Com a profusão do conceito amigo-inimigo, Schmitt vai falar da concepção de Estado como unidade política (entendida como unidade pela pressuposição da existência real de um inimigo), independentemente das “forças que extrai” (religiosas, econômicas, morais, etc.). Para o teórico alemão, essa unidade é, por essência, determinante. Existe ou não. Se existe é ela quem vai determinar o jus belli contra o inimigo. É o Estado soberano quem decide a guerra.

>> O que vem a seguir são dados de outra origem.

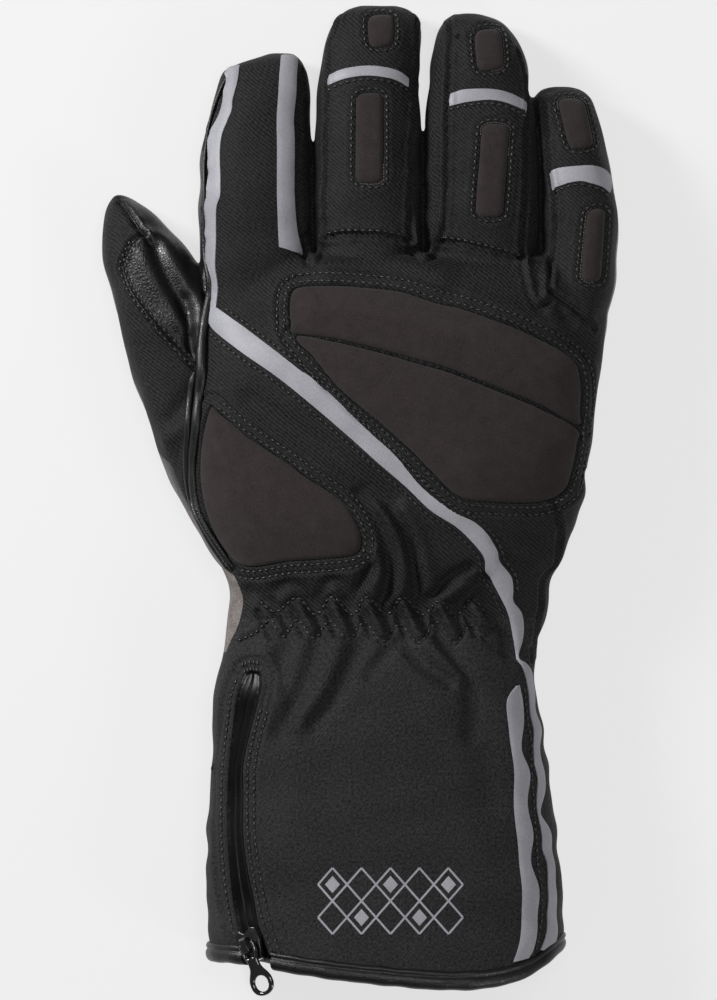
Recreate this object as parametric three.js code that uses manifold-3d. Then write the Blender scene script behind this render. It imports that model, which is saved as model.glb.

Assim, após as colocações conceituais do político, Carl Schmitt elabora o conceito de plurisverso (em oposição a universo) do mundo político. Para o teórico a unidade política prevê a existência de um inimigo e, justamente por isso, deve existir uma outra. Em razão desse princípio é que, enquanto existir um Estado, sempre existirão outros, pois não existe um Estado mundial que acomode nosso planeta e toda humanidade (todos os povos, as diferentes religiões, classes). Schmitt nos remete então para uma teoria do Estado de caráter pluralista , pois a unidade política não pode ser universal. Se assim fosse, a humanidade como tal não poderia fazer guerras, pois não teria inimigos. Aqui o conceito de humanidade exclui o conceito de inimigo, porque o inimigo não deixa de ser homem, e assim não se dá diferença nenhuma. Quando um Estado luta contra seu inimigo em nome da humanidade, ele só quer ocupar um conceito universal frente ao seu inimigo, pois a humanidade é um “instrumento ideológico”, especialmente útil para discursos imperialistas. O teórico evoca Proudhon para afirmar que “quem diz humanidade, pretende enganar”.

Schmitt lembra que humanidade não é um conceito político e a ele não corresponde nenhuma unidade política. “O conceito humanitário de humanidade, do século XVIII, era uma negação polêmica da ordem aristocrático-feudal ou estamental então existente e de seus privilégios”.